● Dataset excerpt:
·····
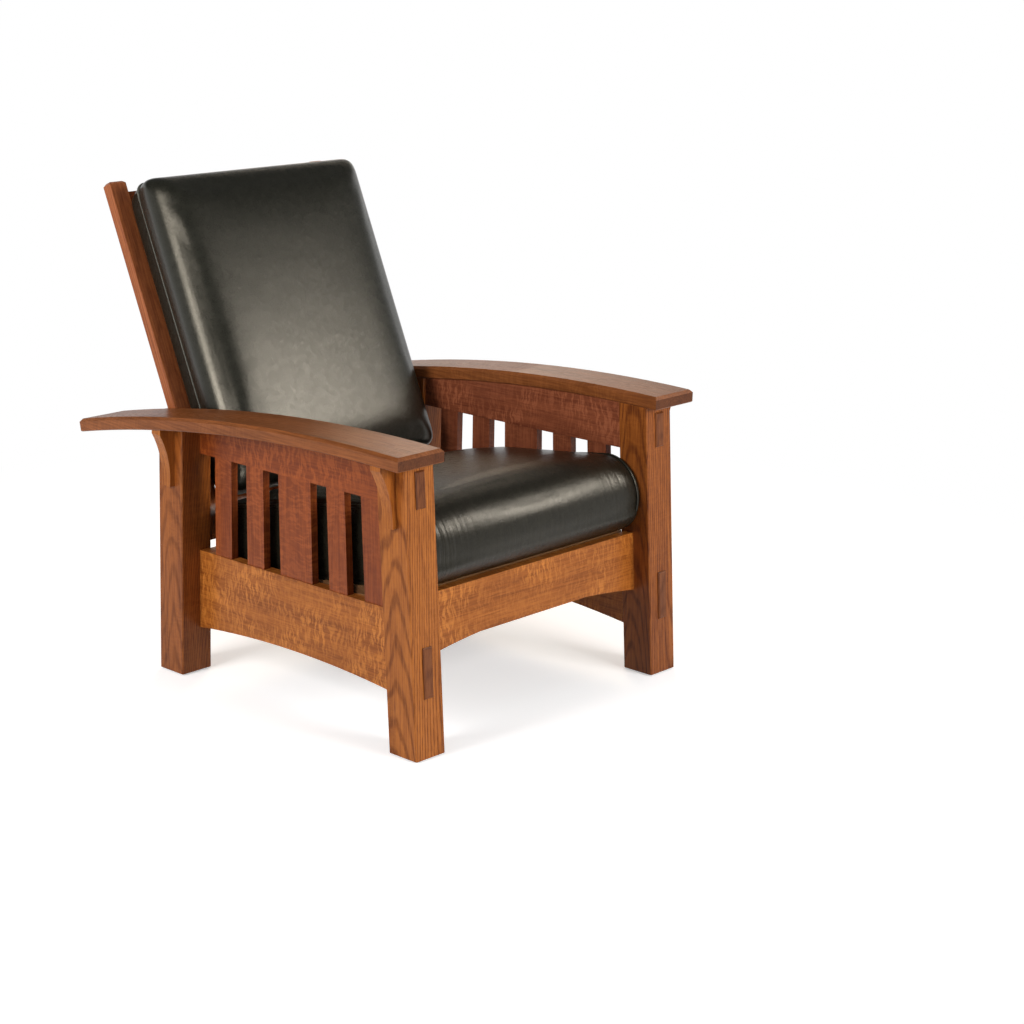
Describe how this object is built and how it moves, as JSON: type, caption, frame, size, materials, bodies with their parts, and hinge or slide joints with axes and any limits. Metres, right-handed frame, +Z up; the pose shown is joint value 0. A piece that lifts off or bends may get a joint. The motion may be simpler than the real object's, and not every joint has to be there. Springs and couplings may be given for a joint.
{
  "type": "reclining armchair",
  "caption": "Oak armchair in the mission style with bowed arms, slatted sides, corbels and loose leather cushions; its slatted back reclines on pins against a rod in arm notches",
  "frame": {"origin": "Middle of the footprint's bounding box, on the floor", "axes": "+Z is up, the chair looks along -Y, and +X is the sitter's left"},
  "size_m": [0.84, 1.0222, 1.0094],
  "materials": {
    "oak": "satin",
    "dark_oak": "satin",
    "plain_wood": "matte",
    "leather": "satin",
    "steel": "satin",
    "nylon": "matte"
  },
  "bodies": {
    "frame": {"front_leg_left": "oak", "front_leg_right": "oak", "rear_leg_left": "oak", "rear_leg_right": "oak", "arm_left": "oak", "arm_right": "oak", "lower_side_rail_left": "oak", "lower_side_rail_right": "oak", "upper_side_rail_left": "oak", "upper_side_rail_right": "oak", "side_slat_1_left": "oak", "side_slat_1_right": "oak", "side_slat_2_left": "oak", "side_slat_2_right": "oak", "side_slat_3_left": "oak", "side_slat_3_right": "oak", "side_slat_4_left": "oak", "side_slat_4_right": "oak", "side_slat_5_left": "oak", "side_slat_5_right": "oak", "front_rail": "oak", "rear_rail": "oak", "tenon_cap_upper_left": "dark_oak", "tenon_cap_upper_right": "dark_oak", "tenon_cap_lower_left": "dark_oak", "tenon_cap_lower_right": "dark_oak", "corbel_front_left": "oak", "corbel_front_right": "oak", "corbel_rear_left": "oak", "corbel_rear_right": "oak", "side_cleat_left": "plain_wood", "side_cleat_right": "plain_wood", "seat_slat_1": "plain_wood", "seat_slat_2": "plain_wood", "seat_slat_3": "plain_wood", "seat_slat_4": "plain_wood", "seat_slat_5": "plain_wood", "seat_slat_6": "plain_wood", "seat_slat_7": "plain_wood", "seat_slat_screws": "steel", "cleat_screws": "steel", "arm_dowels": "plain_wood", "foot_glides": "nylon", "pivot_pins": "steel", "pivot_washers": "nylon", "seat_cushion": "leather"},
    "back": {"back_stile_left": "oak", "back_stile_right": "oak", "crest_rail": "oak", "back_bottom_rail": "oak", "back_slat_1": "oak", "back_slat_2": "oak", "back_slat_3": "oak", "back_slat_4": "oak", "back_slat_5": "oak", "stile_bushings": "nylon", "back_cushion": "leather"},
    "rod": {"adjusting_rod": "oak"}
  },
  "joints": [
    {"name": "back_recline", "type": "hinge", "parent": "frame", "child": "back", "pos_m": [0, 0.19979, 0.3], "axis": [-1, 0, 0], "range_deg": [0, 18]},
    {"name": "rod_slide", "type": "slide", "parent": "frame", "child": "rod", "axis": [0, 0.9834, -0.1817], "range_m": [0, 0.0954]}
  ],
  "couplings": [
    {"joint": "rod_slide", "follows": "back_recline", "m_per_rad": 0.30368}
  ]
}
·····
● Problem statement: Return the whole listing exactly.

● The result:
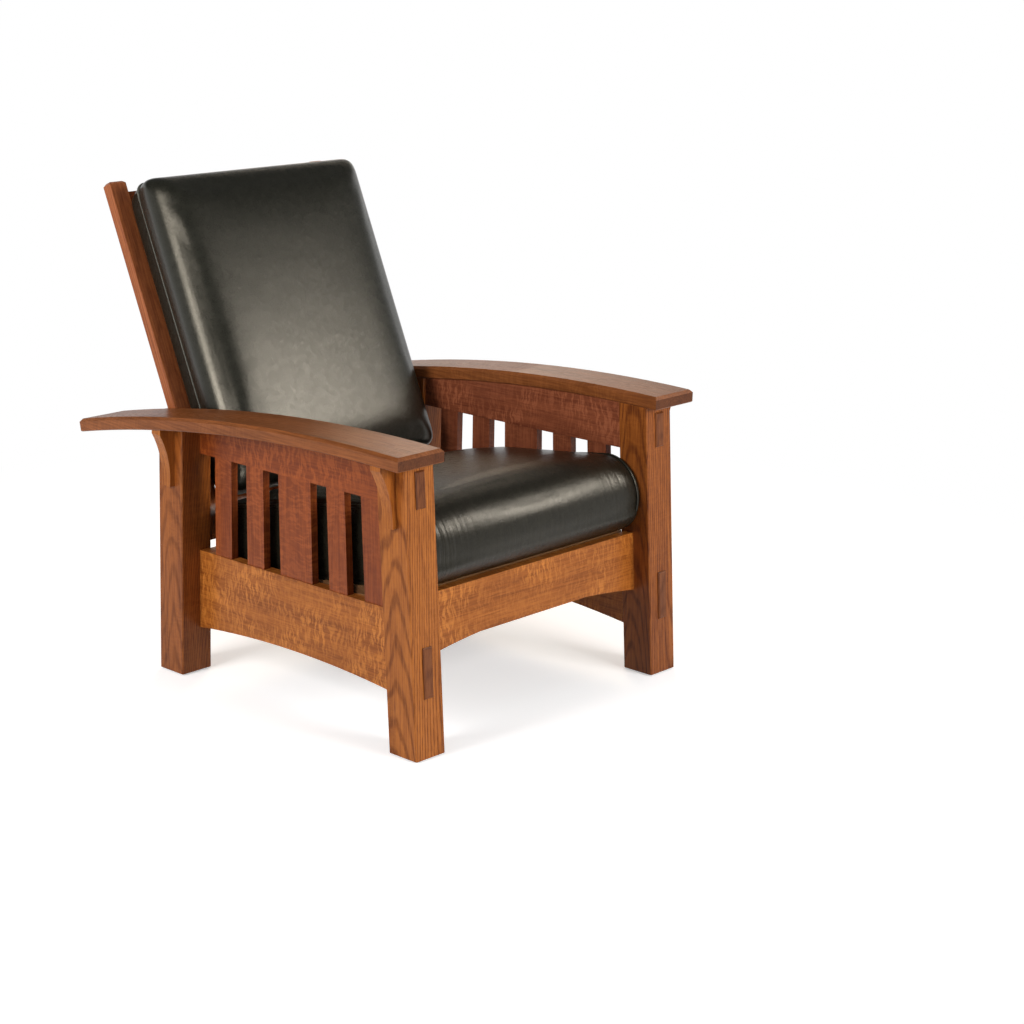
Describe how this object is built and how it moves, as JSON: type, caption, frame, size, materials, bodies with their parts, and hinge or slide joints with axes and any limits. Metres, right-handed frame, +Z up; the pose shown is joint value 0. A piece that lifts off or bends may get a joint. The motion may be simpler than the real object's, and not every joint has to be there. Springs and couplings may be given for a joint.
{
  "type": "reclining armchair",
  "caption": "Oak armchair in the mission style with bowed arms, slatted sides, corbels and loose leather cushions; its slatted back reclines on pins against a rod in arm notches",
  "frame": {"origin": "Middle of the footprint's bounding box, on the floor", "axes": "+Z is up, the chair looks along -Y, and +X is the sitter's left"},
  "size_m": [0.84, 1.0222, 1.0094],
  "materials": {
    "oak": "satin",
    "dark_oak": "satin",
    "plain_wood": "matte",
    "leather": "satin",
    "steel": "satin",
    "nylon": "matte"
  },
  "bodies": {
    "frame": {"front_leg_left": "oak", "front_leg_right": "oak", "rear_leg_left": "oak", "rear_leg_right": "oak", "arm_left": "oak", "arm_right": "oak", "lower_side_rail_left": "oak", "lower_side_rail_right": "oak", "upper_side_rail_left": "oak", "upper_side_rail_right": "oak", "side_slat_1_left": "oak", "side_slat_1_right": "oak", "side_slat_2_left": "oak", "side_slat_2_right": "oak", "side_slat_3_left": "oak", "side_slat_3_right": "oak", "side_slat_4_left": "oak", "side_slat_4_right": "oak", "side_slat_5_left": "oak", "side_slat_5_right": "oak", "front_rail": "oak", "rear_rail": "oak", "tenon_cap_upper_left": "dark_oak", "tenon_cap_upper_right": "dark_oak", "tenon_cap_lower_left": "dark_oak", "tenon_cap_lower_right": "dark_oak", "corbel_front_left": "oak", "corbel_front_right": "oak", "corbel_rear_left": "oak", "corbel_rear_right": "oak", "side_cleat_left": "plain_wood", "side_cleat_right": "plain_wood", "seat_slat_1": "plain_wood", "seat_slat_2": "plain_wood", "seat_slat_3": "plain_wood", "seat_slat_4": "plain_wood", "seat_slat_5": "plain_wood", "seat_slat_6": "plain_wood", "seat_slat_7": "plain_wood", "seat_slat_screws": "steel", "cleat_screws": "steel", "arm_dowels": "plain_wood", "foot_glides": "nylon", "pivot_pins": "steel", "pivot_washers": "nylon", "seat_cushion": "leather"},
    "back": {"back_stile_left": "oak", "back_stile_right": "oak", "crest_rail": "oak", "back_bottom_rail": "oak", "back_slat_1": "oak", "back_slat_2": "oak", "back_slat_3": "oak", "back_slat_4": "oak", "back_slat_5": "oak", "stile_bushings": "nylon", "back_cushion": "leather"},
    "rod": {"adjusting_rod": "oak"}
  },
  "joints": [
    {"name": "back_recline", "type": "hinge", "parent": "frame", "child": "back", "pos_m": [0, 0.19979, 0.3], "axis": [-1, 0, 0], "range_deg": [0, 18]},
    {"name": "rod_slide", "type": "slide", "parent": "frame", "child": "rod", "axis": [0, 0.9834, -0.1817], "range_m": [0, 0.0954]}
  ],
  "couplings": [
    {"joint": "rod_slide", "follows": "back_recline", "m_per_rad": 0.30368}
  ]
}